### Set exercise
Give back all the data exactly, line by line.

### Dataset content
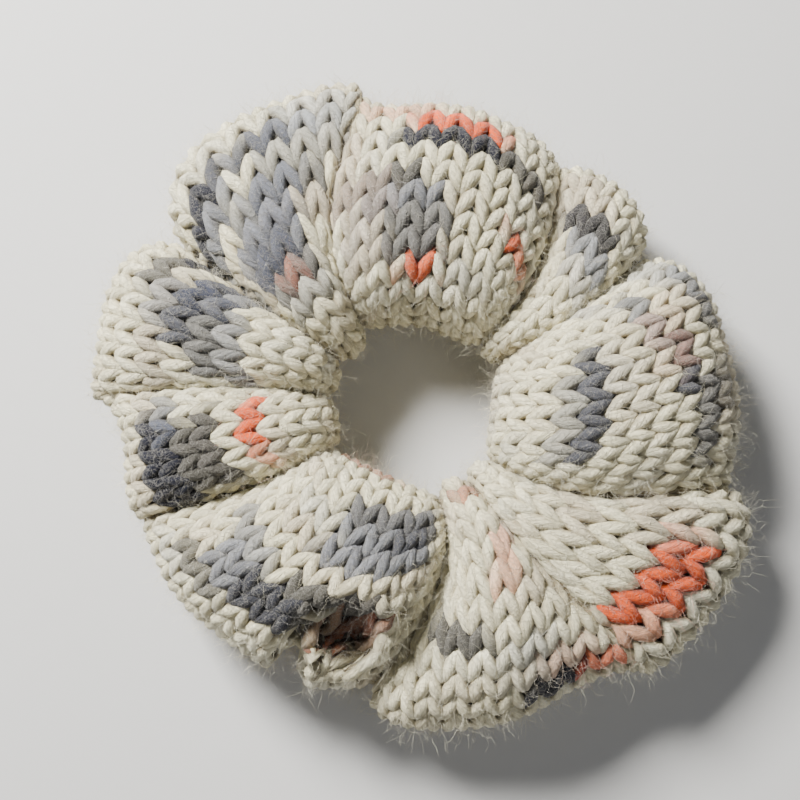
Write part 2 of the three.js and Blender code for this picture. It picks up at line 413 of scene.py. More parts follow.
def map_tubes(mesh: Mesh, lengths: Array, sides: int, columns: int = 1) -> None:
    """Give equal tubes with closed ends their bake strips and their twist map.

    Args:
        mesh: The mesh, its points in order of tube, ring and side.
        lengths: Distance along each tube at each ring, in metres.
        sides: Points round each ring.
        columns: How many tubes lie side by side on the bake map.
    """
    count, rings = lengths.shape
    corners = values_of(mesh.loops, "vertex_index")
    sizes = values_of(mesh.polygons, "loop_total")
    starts = np.cumsum(sizes) - sizes
    face_of = np.repeat(np.arange(len(sizes)), sizes)
    side = corners % sides
    ring = (corners // sides) % rings
    tube = corners // (sides * rings)
    (first, low), (last, high) = ([way.reduceat(value, starts)[face_of] for value in (ring, side)]
                                  for way in (np.minimum, np.maximum))
    wall = first != last
    wraps = wall & (low == 0) & (high == sides - 1) & (side == 0)
    if sides == 3:
        wraps &= ~np.logical_or.reduceat(side == 1, starts)[face_of]
    around = (side + wraps * sides) / sides
    turn = 2 * math.pi * side / sides
    u = np.where(wall, ring / (rings - 1) * 0.9 + 0.01, 0.955 + 0.02 * np.cos(turn))
    v = np.where(wall, 0.04 + 0.92 * around, 0.28 + 0.44 * (ring > rings / 2) + 0.15 * np.sin(turn))
    u = (tube % columns + u) / columns
    v = (tube // columns + v) / math.ceil(count / columns)
    unwrap(mesh, "OFBake", np.stack([u, v], axis=1))
    unwrap(mesh, "twist", np.stack([around, lengths[tube, ring] / 0.01], axis=1))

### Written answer
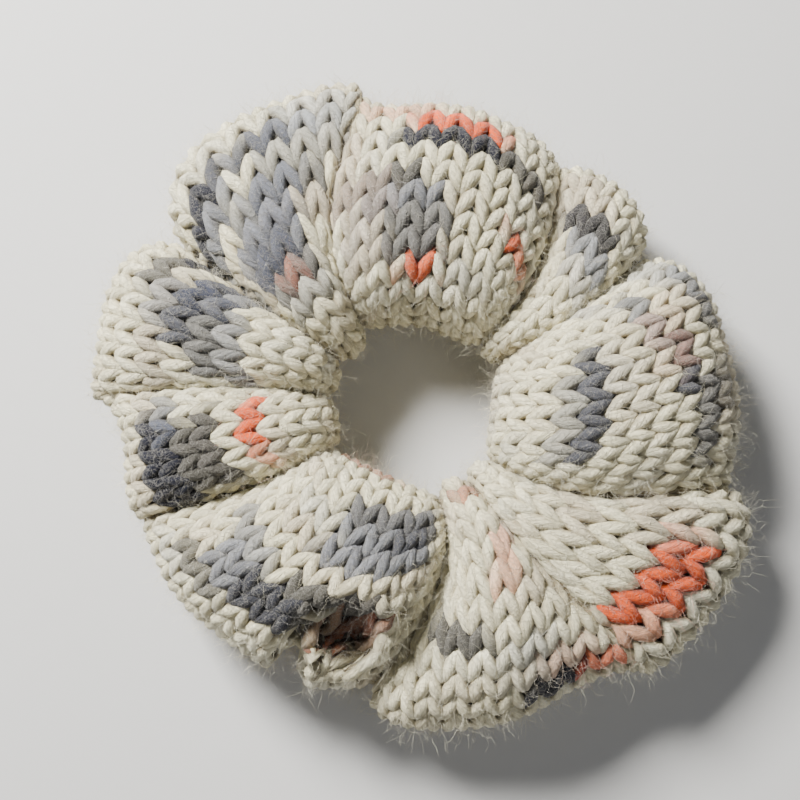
Write part 2 of the three.js and Blender code for this picture. It picks up at line 413 of scene.py. More parts follow.
def map_tubes(mesh: Mesh, lengths: Array, sides: int, columns: int = 1) -> None:
    """Give equal tubes with closed ends their bake strips and their twist map.

    Args:
        mesh: The mesh, its points in order of tube, ring and side.
        lengths: Distance along each tube at each ring, in metres.
        sides: Points round each ring.
        columns: How many tubes lie side by side on the bake map.
    """
    count, rings = lengths.shape
    corners = values_of(mesh.loops, "vertex_index")
    sizes = values_of(mesh.polygons, "loop_total")
    starts = np.cumsum(sizes) - sizes
    face_of = np.repeat(np.arange(len(sizes)), sizes)
    side = corners % sides
    ring = (corners // sides) % rings
    tube = corners // (sides * rings)
    (first, low), (last, high) = ([way.reduceat(value, starts)[face_of] for value in (ring, side)]
                                  for way in (np.minimum, np.maximum))
    wall = first != last
    wraps = wall & (low == 0) & (high == sides - 1) & (side == 0)
    if sides == 3:
        wraps &= ~np.logical_or.reduceat(side == 1, starts)[face_of]
    around = (side + wraps * sides) / sides
    turn = 2 * math.pi * side / sides
    u = np.where(wall, ring / (rings - 1) * 0.9 + 0.01, 0.955 + 0.02 * np.cos(turn))
    v = np.where(wall, 0.04 + 0.92 * around, 0.28 + 0.44 * (ring > rings / 2) + 0.15 * np.sin(turn))
    u = (tube % columns + u) / columns
    v = (tube // columns + v) / math.ceil(count / columns)
    unwrap(mesh, "OFBake", np.stack([u, v], axis=1))
    unwrap(mesh, "twist", np.stack([around, lengths[tube, ring] / 0.01], axis=1))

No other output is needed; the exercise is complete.